• Exercise details: Give the count of lines in the data that include the string "finishes", with no added remarks.

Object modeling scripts
+++

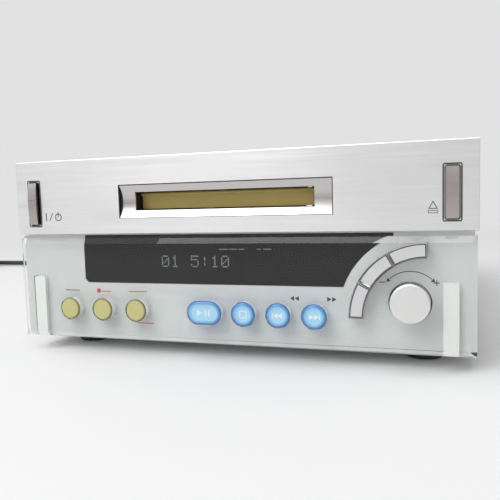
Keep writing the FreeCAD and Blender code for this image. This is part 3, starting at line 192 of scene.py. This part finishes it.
def clearAcrylic():
    # clear to the eye, and open to lamp and diffuse rays so that what lies behind is lit
    s = {
        "tint": (0.965, 0.99, 0.98), "passing": (0.975, 0.99, 0.983), "rough": 0.012, "index": 1.49,
        "dust": 0.10, "dustFrom": 0.62, "dustTo": 0.80, "smear": 0.012,
    }
    material, root = newMaterial("clearAcrylic")
    specks = noise(root, 900.0, 5.0, 0.7)
    smear = noise(root, 26.0, 4.0, 0.6)
    haze = root.add("MapRange", {}, {0: specks, 1: s["dustFrom"], 2: s["dustTo"], 3: 0.0, 4: s["dust"]})
    rough = haze + (smear - 0.5) * s["smear"] + s["rough"]
    bump = root.add("Bump", {}, {"Strength": 0.04, "Distance": 0.00002, "Height": smear})
    colour = mixColour(root, smear, s["tint"], [min(1.0, c * 1.02) for c in s["tint"]])
    solid = root.add("BsdfPrincipled", {}, {
        "Base Color": colour, "Roughness": rough, "IOR": s["index"],
        "Transmission Weight": 1.0, "Normal": bump,
    })
    passing = root.add("BsdfTransparent", {}, {"Color": s["passing"]})
    lightRay = root.calc("MAXIMUM", lightPath(root, "shadow"), lightPath(root, "diffuse"))
    finishMaterial(root, root.add("MixShader", {}, {0: lightRay, 1: solid, 2: passing}))
    return material


def laminated():
    # thin sheets stacked along X
    s = {"dark": (0.05, 0.045, 0.04), "light": (0.20, 0.19, 0.18), "sheets": 0.6, "cloud": 0.3, "rough": 0.35}
    material, root = newMaterial("coreLaminations")
    sheets = root.add("TexWave", {"bands_direction": "X"}, {
        "Vector": objectSpot(root), "Scale": 320.0, "Distortion": 0.4, "Detail": 1.0})
    cloud = noise(root, 60.0)
    colour = mixColour(root, sheets * s["sheets"] + cloud * s["cloud"], s["dark"], s["light"])
    bump = root.add("Bump", {}, {"Strength": 0.4, "Distance": 0.0001, "Height": sheets})
    finishMaterial(root, root.add("BsdfPrincipled", {}, {
        "Base Color": colour, "Metallic": 0.7, "Roughness": cloud * 0.3 + s["rough"], "Normal": bump}))
    return material


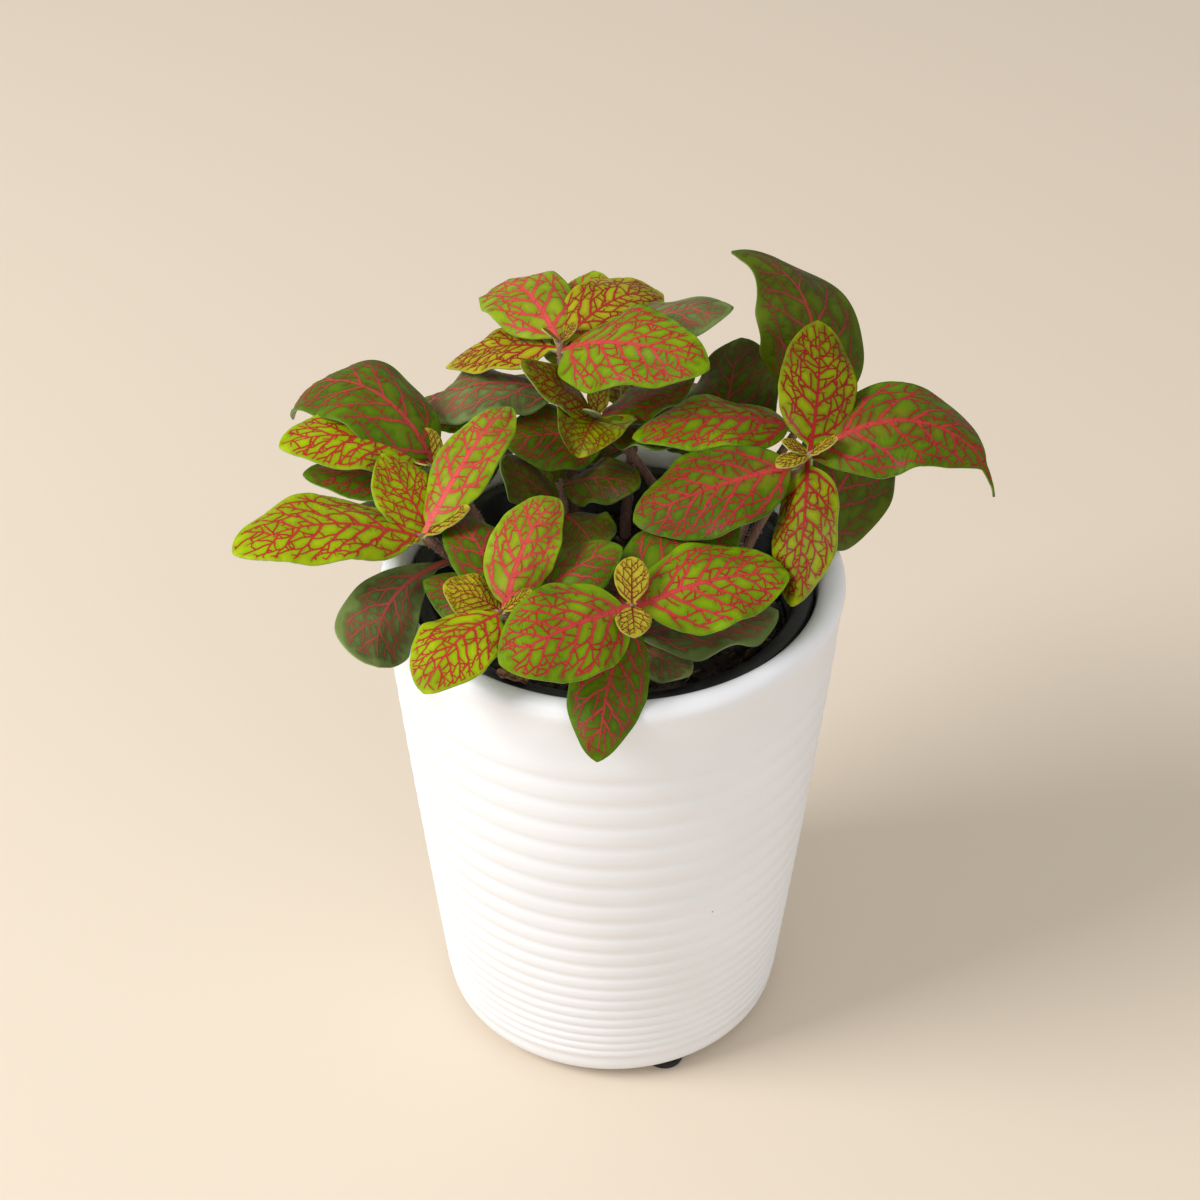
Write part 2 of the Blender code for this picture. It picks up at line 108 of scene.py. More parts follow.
bm = bmesh.new()
bmesh.ops.create_grid(bm, x_segments=1, y_segments=1, size=TABLE_SIZE / 2)
table_top = place_in_scene("table_top", bm)
table_top.data.materials.append(paint)

for name, place, size, power in (("window", WINDOW_PLACE, WINDOW_SIZE, WINDOW_POWER),
                                 ("fill", FILL_PLACE, FILL_SIZE, FILL_POWER)):
    lamp = bpy.data.lights.new(name, "AREA")
    lamp.size = size
    lamp.energy = power
    light = bpy.data.objects.new(name, lamp)
    light.location = place
    light.rotation_euler = (LIGHTS_AIM - Vector(place)).to_track_quat("-Z", "Y").to_euler()
    bpy.context.scene.collection.objects.link(light)

room = bpy.data.worlds.new("room")
room.use_nodes = True
room.node_tree.nodes["Background"].inputs["Color"].default_value = linear(ROOM_COLOUR)
room.node_tree.nodes["Background"].inputs["Strength"].default_value = ROOM_STRENGTH
bpy.context.scene.world = room
bpy.context.scene.view_settings.view_transform = "Standard"

lens = bpy.data.cameras.new("camera")
lens.lens = CAMERA_LENS
lens.sensor_width = 36
camera = bpy.data.objects.new("camera", lens)
camera.location = CAMERA_PLACE
camera.rotation_euler = (radians(90 - CAMERA_DOWN), 0, 0)
bpy.context.scene.collection.objects.link(camera)
bpy.context.scene.camera = camera


# The cachepot is slip-cast earthenware with a satin white glaze. Shallow ribs were turned into it
# below a plain band, closer together towards the foot, and the rim is thick and rounded.

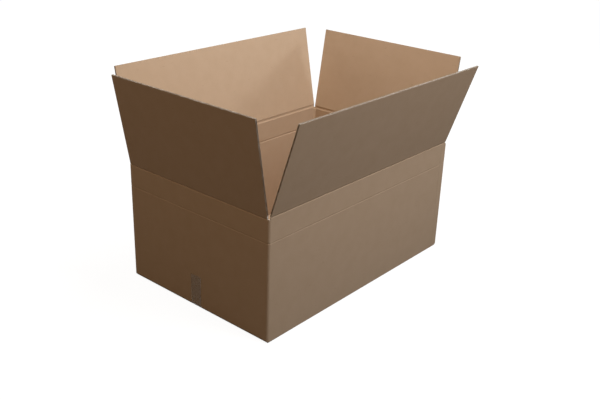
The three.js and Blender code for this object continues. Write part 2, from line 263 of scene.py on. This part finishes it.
def kraft_liner(name, turn):
    material = new_material(name)
    place = add(material, "ShaderNodeTexCoord").outputs["Object"]
    along = add(material, "ShaderNodeMapping",
                {"Vector": place, "Rotation": (0, 0, math.radians(turn))}).outputs[0]
    stretch = (FIBRE_WIDTH / FIBRE_LENGTH, 1, 1)
    fibre_place = add(material, "ShaderNodeMapping", {"Vector": along, "Scale": stretch}).outputs[0]
    clouds = add(material, "ShaderNodeTexNoise",
                 {"Vector": along, "Scale": 1 / (CLOUD_WIDTH * MM), "Detail": 3.0, "Roughness": 0.55})
    fibres = add(material, "ShaderNodeTexNoise",
                 {"Vector": fibre_place, "Scale": 1 / (FIBRE_WIDTH * MM), "Detail": 2.0,
                  "Roughness": 0.6})
    flecks = add(material, "ShaderNodeTexNoise",
                 {"Vector": fibre_place, "Scale": 1 / (FLECK_WIDTH * MM), "Detail": 1.0})
    fleck_mask = add(material, "ShaderNodeMapRange",
                     {"Value": flecks.outputs[0], "From Min": 0.74, "From Max": 0.82, "To Max": 0.5})
    cloudy = add(material, "ShaderNodeMix",
                 {"Factor": clouds.outputs[0], "A": linear(KRAFT_DARK), "B": linear(KRAFT_LIGHT)},
                 data_type="RGBA")
    fibre_share = add(material, "ShaderNodeMapRange",
                      {"Value": fibres.outputs[0], "From Min": 0.3, "From Max": 0.7,
                       "To Min": 0.0, "To Max": 0.45})
    fibrous = add(material, "ShaderNodeMix",
                  {"Factor": fibre_share.outputs[0], "A": cloudy.outputs["Result"], "B": linear(KRAFT)},
                  data_type="RGBA")
    flecked = add(material, "ShaderNodeMix",
                  {"Factor": fleck_mask.outputs[0], "A": fibrous.outputs["Result"],
                   "B": linear("#7d5f40")}, data_type="RGBA")
    washboard = add(material, "ShaderNodeTexWave",
                    {"Vector": along, "Scale": math.pi / (10 * FINE_FLUTE["pitch"] * MM),
                     "Distortion": 0.6, "Detail": 1.0})
    height = add(material, "ShaderNodeMath",
                 {0: washboard.outputs["Fac"], 1: 0.12, 2: fibres.outputs[0]}, operation="MULTIPLY_ADD")
    bump = add(material, "ShaderNodeBump",
               {"Height": height.outputs[0], "Strength": 0.35, "Distance": 0.2 * MM})
    paper = add(material, "ShaderNodeBsdfPrincipled",
                {"Base Color": flecked.outputs["Result"], "Roughness": 0.82,
                 "Specular IOR Level": 0.15, "Normal": bump.outputs[0]})
    add(material, "ShaderNodeOutputMaterial", {"Surface": paper.outputs[0]})
    return material


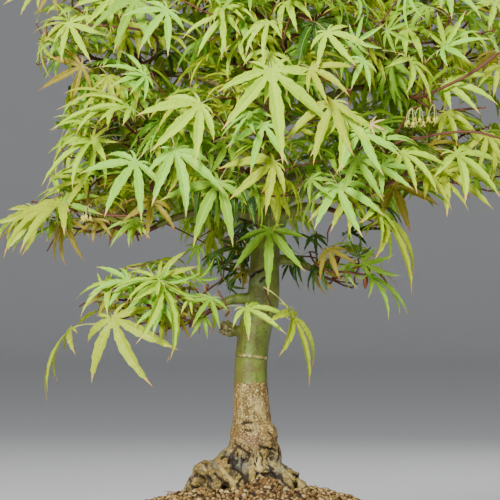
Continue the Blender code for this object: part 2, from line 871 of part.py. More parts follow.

+++

• Task result: 2